The median progression-free survival (PFS) was also superior in the patients with AFP ≥400 ng/mL randomized to ramucirumab, regardless of BCLC stage. In BCLC stage B, the median PFS was 4.2 months versus 2.8 months in the ramucirumab and placebo arms (HR, 0.33; 95% CI, 0.17-0.64), respectively; and in BCLC stage C, median PFS was 2.8 and 1.5 months (HR, 0.60; 95% CI, 0.49-0.74), respectively. In the overall pooled population of patients with AFP ≥400 ng/mL from the 2 trials, median PFS was 2.8 months in the ramucirumab group and 1.5 month in the placebo group (HR, 0.57; 95% CI, 0.47-0.69).1

These data were reported at the 2020 GI Cancers Symposium by Masatoshi Kudo, MD, PhD, professor and chairman, Department of Gastroenterology and Hepatology, Kindai University Faculty of Medicine, Osaka-Sayama, Japan.

“Currently transarterial chemoembolization [TACE] is guideline-recommended standard of care for intermediate-stage HCC in many countries,” he said. “Early introduction of systemic therapy such as targeted agents or immunotherapy may become standard of care for patients with intermediate-stage HCC with high tumor burden so we looked at only intermediate-stage patients with high tumor burden. In this substudy, OS and PFS were better with treatment in the intermediate-stage patients compared with advanced stage.” Many patients in this analysis received prior TACE, he noted.

In both REACH and REACH-2, ramucirumab was investigated in patients with HCC after prior sorafenib, with REACH-2 enrolling only patients with baseline AFP ≥ 400 ng/mL.

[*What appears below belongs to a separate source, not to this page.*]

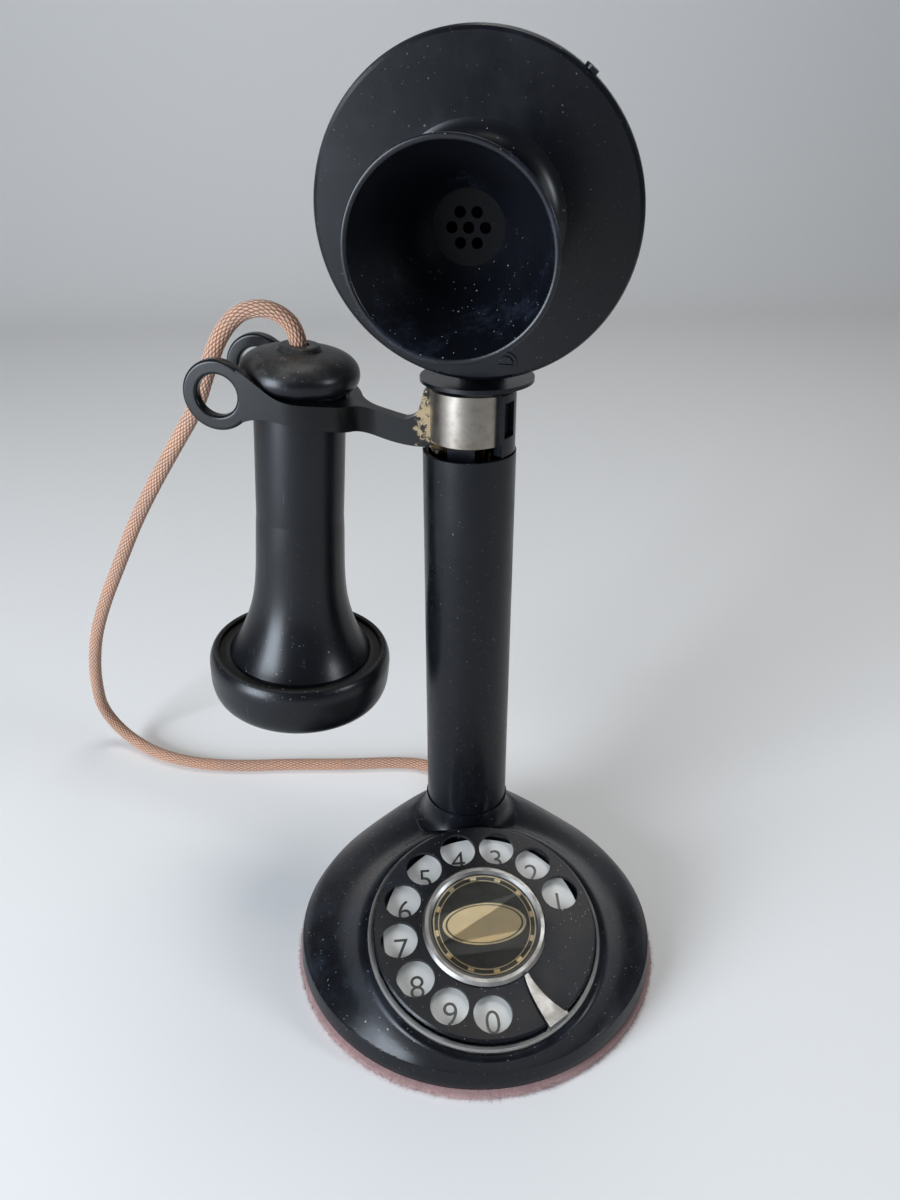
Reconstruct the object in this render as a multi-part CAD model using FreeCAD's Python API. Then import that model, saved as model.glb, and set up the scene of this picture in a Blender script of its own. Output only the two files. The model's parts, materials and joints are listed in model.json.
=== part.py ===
"""Desk-stand rotary telephone: domed base with a tilted dial, round stem, hook with a hanging
receiver, and a transmitter that tilts on the neck.  Units are millimetres, +Z is up, the origin is
the centre of the base on the table, and the dial faces -Y."""
import FreeCAD, Part
import math
import os

os.makedirs("parts", exist_ok=True)

# ---------------------------------------------------------------- driving dimensions
# Base
base_radius = 65.0
base_widest_height = 4.8
base_foot_inset = 1.5
base_edge_inset = 0.8
base_edge_height = 9.5
base_wall = 2.2
felt_overhang = 1.7
felt_height = 2.6
bell_start_height = 12.6
bell_edge_drop = 2.6
bell_edge_share = 0.16
bell_hurry = 1.2
apron_sag = 1.6
apron_full_width = 30.0
seat_blend = 6.0
base_plate_thickness = 1.4
base_plate_gap = 0.3
base_screw_inset = 11.0
base_screw_radius = 1.6
base_boss_radius = 3.8
collar_height = 48.0
collar_drop = 12.0
collar_flare = 5.3
collar_lip = 1.0
collar_seat_height = 36.0
collar_bore_gap = 0.03

# Stem
stem_back = 29.8
stem_radius = 14.83
stem_wall = 1.2
stem_top = 185.8
stem_bottom = 31.0
stem_slot_depth = 22.5
stem_slot_width = 3.0
nut_radius = 17.6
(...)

REACH is a multinational randomized phase III trial investigating ramucirumab as second-line treatment following first-line therapy with sorafenib in patients with advanced HCC. Inclusion criteria included BCLC stage B/C, Child-Pugh class A, and ECOG performance status of 0 or 1. Patients were randomly allocated to ramucirumab (n = 283), 8 mg/kg intravenously on day 1 of a 14-day cycle, or placebo (n = 282). The primary endpoint, OS, in the ramucirumab group was 9.2 months (95% CI, 8.0-10.6) versus 7.6 months in the placebo group, a difference that was not significant (HR, 0.87; 95% CI, 0.72-1.05). On subgroup analysis, it was discovered that in patients with a baseline AFP level ≥400 ng/mL (n = 250), OS in the ramucirumab group was 7.8 months versus 4.2 months in the placebo group (HR, 0.67; 95% CI, 0.51-0.90, P = .006).

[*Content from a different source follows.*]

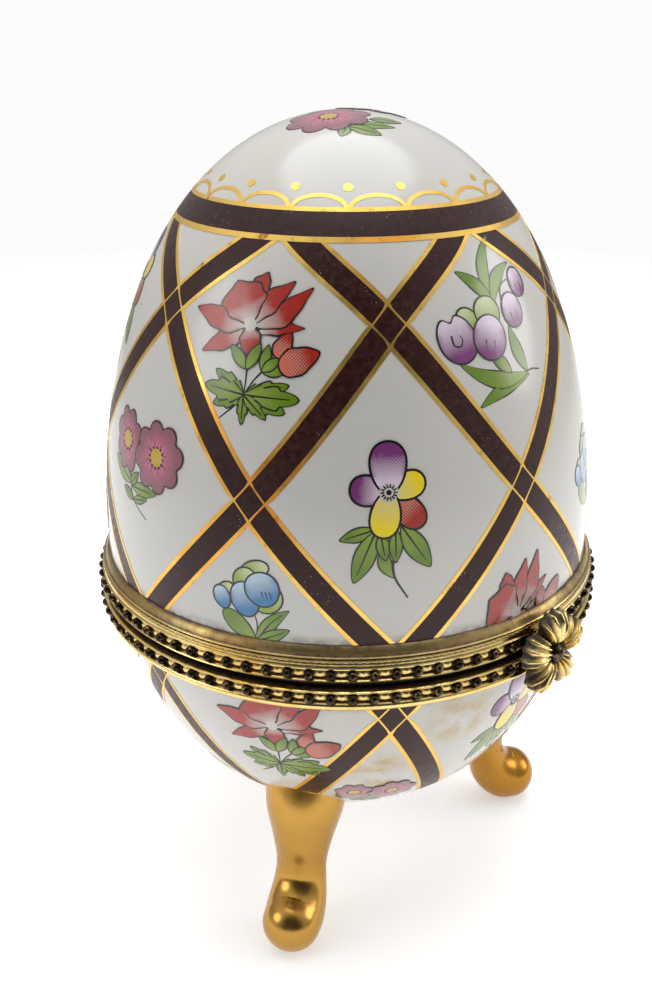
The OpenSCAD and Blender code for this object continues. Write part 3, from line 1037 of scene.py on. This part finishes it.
# Bezel outlines: radius and distance from the parting plane, and how hollow each is; a hollowness
# of 2 marks the faces in the gap, which take the painted gap shade
LID_BEZEL = (
    (33.4, 0.05, 2), (33.4, 0.48, 2), (34.2, 0.53, 0.8), (34.44, 0.6, 0.1), (34.54, 0.73, 0),
    (34.46, 0.87, 0.05), (34.22, 0.97, 0.5), (33.95, 1.05, 1), (33.92, 1.35, 0.8),
    (33.92, 1.6, 0.6), (33.92, 1.85, 0.8), (33.95, 2.15, 1), (34.2, 2.2, 0.5),
    (34.38, 2.28, 0.05), (34.4, 2.4, 0), (34.3, 2.5, 0.25), (34.24, 2.56, 0.45),
    (34.2, 2.8, 0.05), (34.16, 3.04, 0.15), (34.12, 3.1, 0.8), (34.2, 3.15, 0.4),
    (34.24, 3.25, 0.1), (34.18, 3.35, 0.5), (33.98, 3.4, 1), (33.96, 3.5, 1),
    (34.12, 3.56, 0.3), (34.18, 3.64, 0), (34.1, 3.74, 0.15), (33.95, 3.82, 0.95),
    (33.82, 4.1, 0.58), (33.66, 4.4, 0.52), (33.48, 4.7, 0.7), (33.3, 4.88, 0.85),
    (33.2, 4.9, 1), (33.28, 4.4, 1), (33.3, 0.6, 1), (29.6, 0.6, 1), (29.6, 3.0, 0.2),
    (29.3, 3.06, 0), (29.2, 2.9, 0.1), (29.2, 0.3, 0.3), (29.4, 0.05, 0.2),
)
BASE_BEZEL = (
    (33.4, 0.05, 2), (33.4, 0.48, 2), (34.2, 0.53, 0.7), (34.46, 0.58, 0.05), (34.6, 0.72, 0),
    (34.56, 0.85, 0), (34.4, 0.95, 0.3), (34.12, 1.01, 0.7), (33.95, 1.06, 1),
    (33.92, 1.35, 0.6), (33.92, 1.6, 0.4), (33.92, 1.85, 0.6), (33.95, 2.15, 1),
    (34.2, 2.22, 0.4), (34.44, 2.34, 0.05), (34.54, 2.55, 0), (34.54, 2.8, 0),
    (34.46, 3.0, 0.05), (34.28, 3.2, 0.15), (34.06, 3.32, 0.5), (33.98, 3.4, 0.6),
    (33.84, 3.5, 0.2), (33.5, 3.74, 0.2), (33.22, 3.88, 0.4), (32.85, 3.9, 0.9),
    (32.62, 3.86, 1), (32.72, 3.4, 1), (33.3, 0.62, 1), (29.6, 0.62, 1), (29.6, 3.0, 0.2),
    (29.3, 3.06, 0), (29.2, 2.9, 0.1), (29.2, 0.3, 0.3), (29.4, 0.05, 0.2),
)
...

REACH-2 (N = 292) expanded on this subgroup finding by enrolling only patients with a baseline AFP ≥400 ng/mL, randomizing them in a 2:1 ratio to ramucirumab (n = 197) or placebo (n = 95).

The median OS was 8.5 months in the ramucirumab arm versus 7.3 months in the placebo arm, and the difference was significant (HR, 0.710; 95% CI, 0.531-0.949; P = .0199). This advantage to ramucirumab occurred despite baseline imbalances in favor of the placebo group: the median baseline AFP level was 3920 ng/mL in the ramucirumab group and 2741 ng/mL in the placebo group.

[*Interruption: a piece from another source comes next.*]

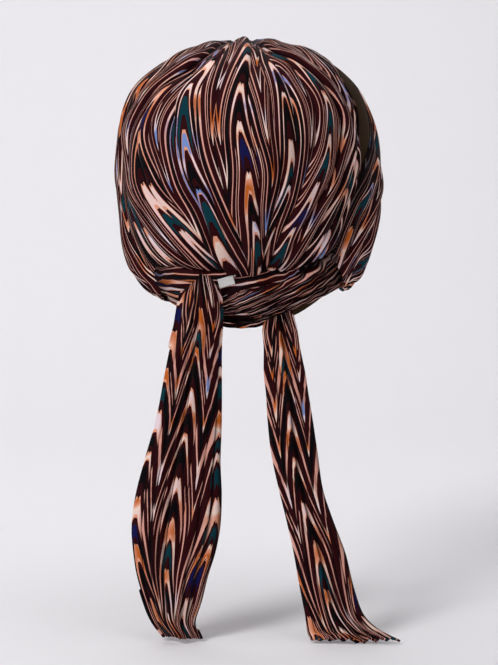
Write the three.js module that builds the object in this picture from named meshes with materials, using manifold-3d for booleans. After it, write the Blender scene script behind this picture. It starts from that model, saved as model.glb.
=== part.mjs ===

No patients with BCLC stage B disease had macrovascular invasion or extrahepatic spread. I stage C, about 40% had macrovascular invasion and 79% (ramucirumab arm) and 84% (placebo arm) had extrahepatic spread. Fifty percent (placebo arm) and 73% (ramucirumab arm) of patients with BCLC stage B HCC had prior TACE compared with 55% overall in patients with stage C HCC.

Median baseline AFP level in stage B patients was 1817 ng/mL in the ramucirumab arm and 2958 ng/mL in the placebo arm. In stage C patients, median baseline AFP levels were 4472 and 4375 ng/mL in the 2 arms, respectively.

On multivariate analysis, along with baseline AFP, baseline BCLC staging emerged as an independent prognostic factor for the OS difference between ramucirumab and placebo.